Di saat genting seperti itu, mau tidak mau isterinya dijadikan tumpuan untuk mencari nafkah. Sang isteri pun bekerja sebagai buruh. Jarak yang jauh antara tempatnya bekerja dengan tempat tinggalnya memaksa sang isteri tinggal di kontrakan dekat tempatnya bekerja bersama temannya. Jauh dari keluarga membuat Bu Bayu tidak punya waktu untuk mengurusi keluarganya. Terpaksa Pak Bayu yang ambil alih peran tersebut, meski akhirnya Pak Bayu mendapat pekerjaan sebagai pekerja serabutan dengan gaji yang jauh dari cukup. Keharmonisan keluarga ini pun mulai berkurang. Bu Bayu pun terkesan mulai membangkang terhadap suami karena merasa mampu untuk cari uang sendiri, ini bedasarkan keterangan beberapa orang yang saya kenal.

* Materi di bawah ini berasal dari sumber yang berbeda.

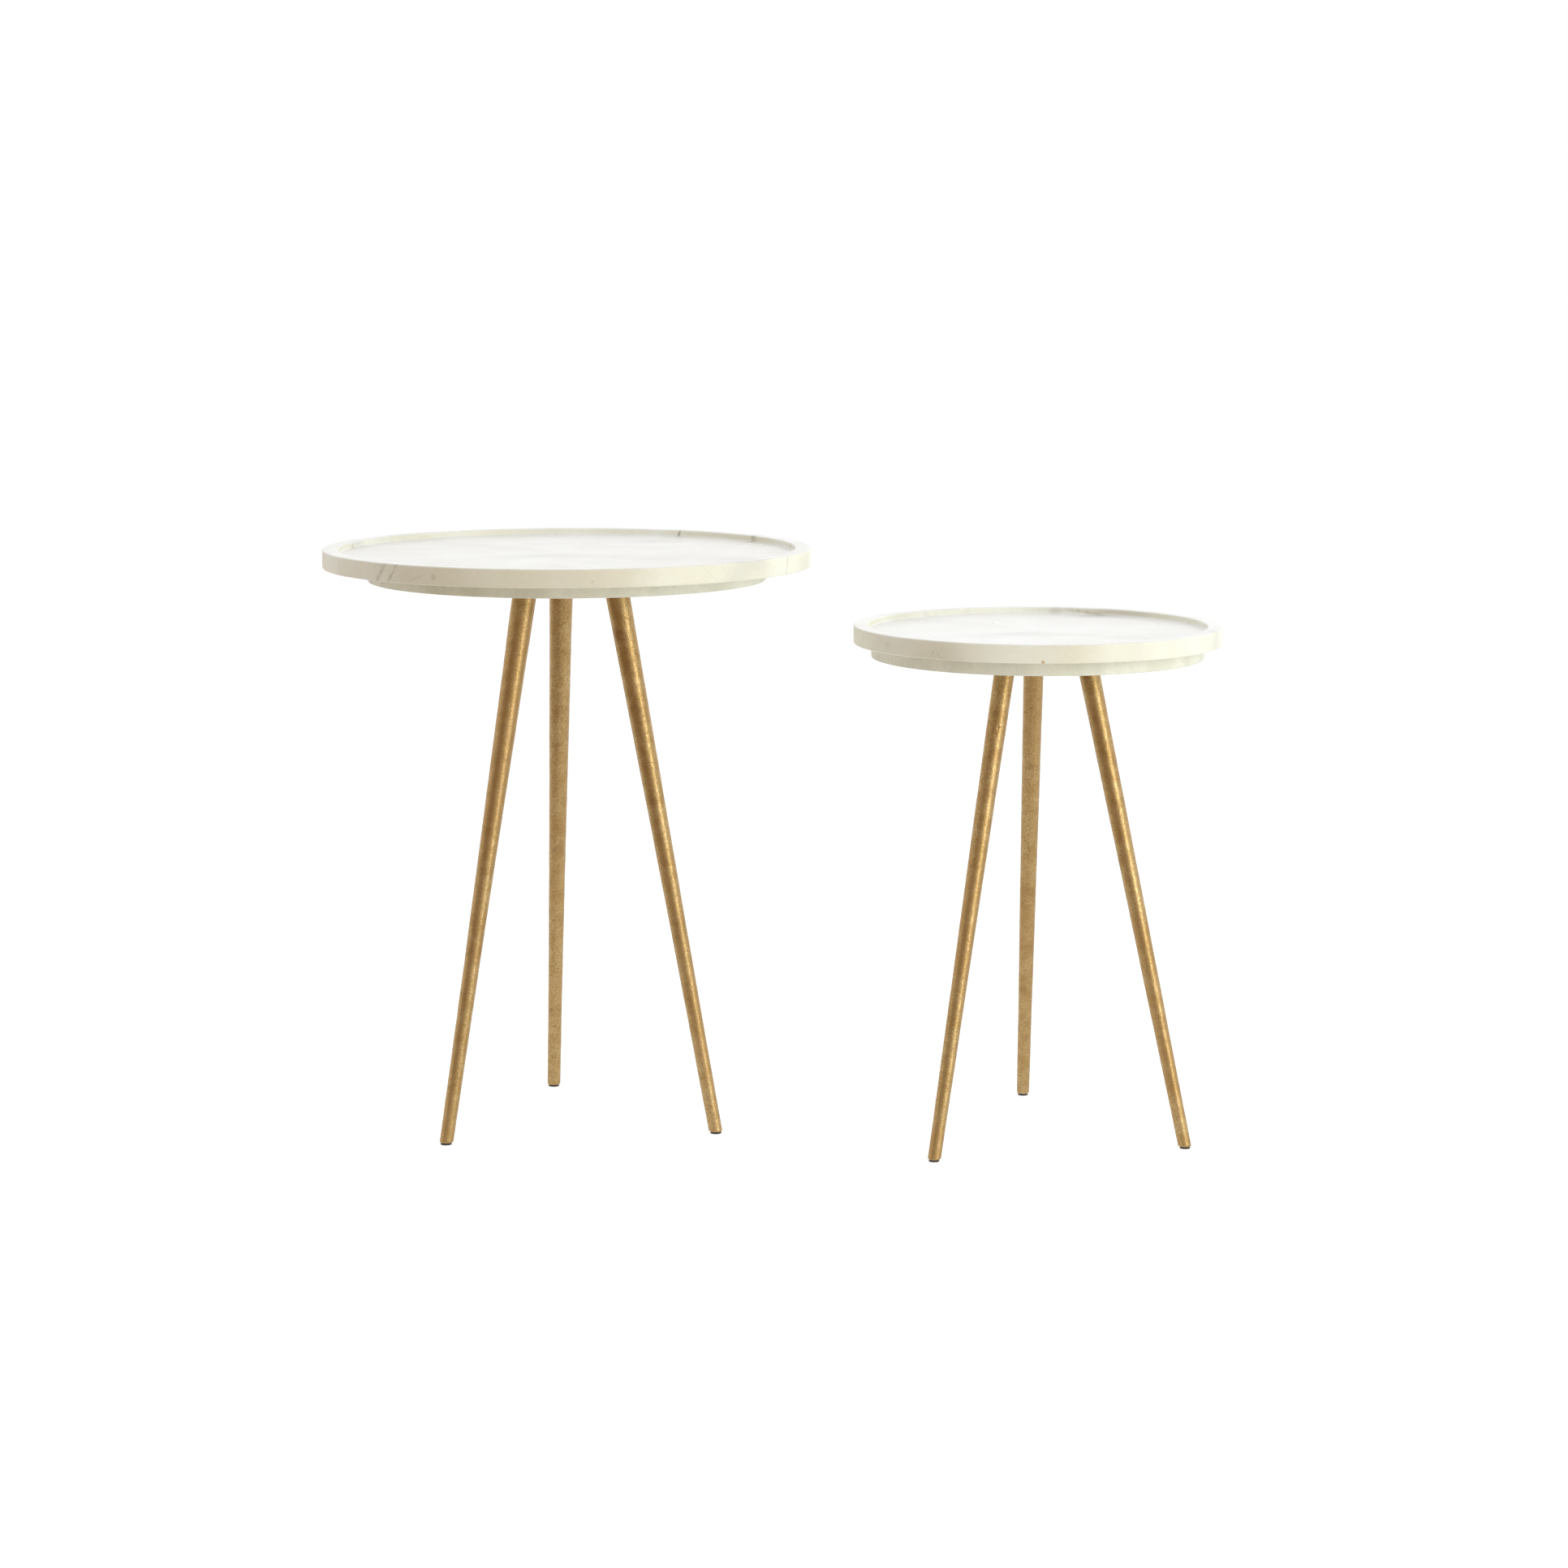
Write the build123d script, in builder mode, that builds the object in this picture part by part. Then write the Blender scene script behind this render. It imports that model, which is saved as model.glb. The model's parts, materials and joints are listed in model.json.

Saya merasa kasihan dengan keluarga Pak Bayu. Kemudian saya berpikir tentu ada banyak keluarga yang mengalami hal serupa seperti keluarga Pak Bayu. Atau bahkan lebih buruk lagi. Sungguh kebijakan atau tindakan pemimpin sangat berpengaruh bagi orang banyak. Oleh karena itu menjadi pemimpin merupakan amanat yang tidak ringan. Setiap kebijakan yang diambil memiliki multiplier effects. Jika kebijakan itu adil sehingga rakyat menjadi sejahtera, sang pembuat kebijakan akan mendapat pahala yang berlipat-lipat atas tindakannya ini, mengingat orang yang terkena dampaknya meliputi semua rakyat.  Namun sebaliknya apabila kebijakan tersebut dzalim maka rakyat akan merasa susah dan Allah Mahaadil, yang perhitungannya meliputi apa pun yang kita kerjakan.